- **What is asked**
Lines that contain the string "materials" are to be copied; leave out all others.

- **Data**
━━━━━━━━
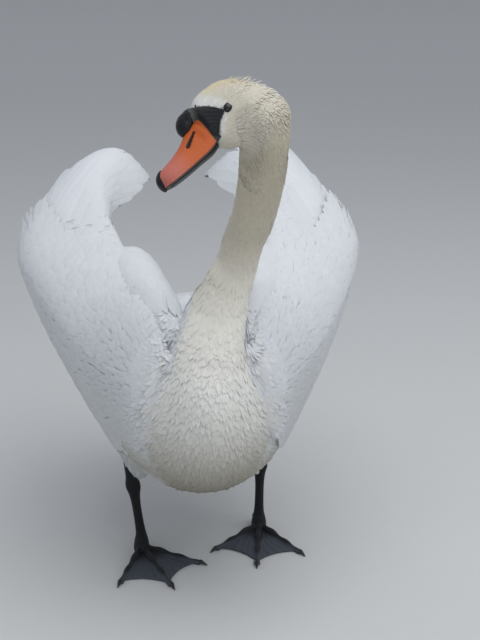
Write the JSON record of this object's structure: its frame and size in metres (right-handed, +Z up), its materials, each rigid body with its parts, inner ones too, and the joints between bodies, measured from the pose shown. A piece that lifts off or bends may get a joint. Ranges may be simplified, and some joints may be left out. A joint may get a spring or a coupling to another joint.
{
  "type": "mute swan life-size museum model",
  "caption": "Life-size mute swan standing in threat display: sail-like raised wings, S-bent neck drawn back, head turned to its right, webbed feet",
  "frame": {"origin": "on the floor, under the middle of the model's bounding box", "axes": "+X to the swan's left, +Y to its tail, +Z up; the swan faces -Y"},
  "size_m": [0.5706, 0.9486, 0.8408],
  "materials": {
    "plumage_white": "soft white feathers",
    "plumage_cream": "soft cream-grey feathers",
    "bill_orange": "satin horn",
    "bare_black": "smooth bare black skin and horn",
    "eye": "wet dark brown eye",
    "leg_skin": "scaly grey-black skin"
  },
  "bodies": {
    "root": {"trunk": "plumage_cream", "neck_lower": "plumage_cream", "neck_middle": "plumage_cream", "neck_upper": "plumage_cream", "head": "plumage_cream", "bill_knob": "bare_black", "bill_upper": "bill_orange", "bill_lower": "bare_black", "bill_nail": "bare_black", "eye_left": "eye", "thigh_left": "plumage_white", "shank_left": "leg_skin", "foot_left": "leg_skin", "claw_left_inner": "bare_black", "claw_left_middle": "bare_black", "claw_left_outer": "bare_black", "scapulars_left": "plumage_white", "wing_cover_left": "plumage_white", "wing_sail_left": "plumage_white", "wing_primaries_left": "plumage_white", "eye_right": "eye", "thigh_right": "plumage_white", "shank_right": "leg_skin", "foot_right": "leg_skin", "claw_right_inner": "bare_black", "claw_right_middle": "bare_black", "claw_right_outer": "bare_black", "scapulars_right": "plumage_white", "wing_cover_right": "plumage_white", "wing_sail_right": "plumage_white", "wing_primaries_right": "plumage_white", "tail": "plumage_white"}
  },
  "joints": []
}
━━━━━━━━
- **Written reply**
Write the JSON record of this object's structure: its frame and size in metres (right-handed, +Z up), its materials, each rigid body with its parts, inner ones too, and the joints between bodies, measured from the pose shown. A piece that lifts off or bends may get a joint. Ranges may be simplified, and some joints may be left out. A joint may get a spring or a coupling to another joint.
  "materials": {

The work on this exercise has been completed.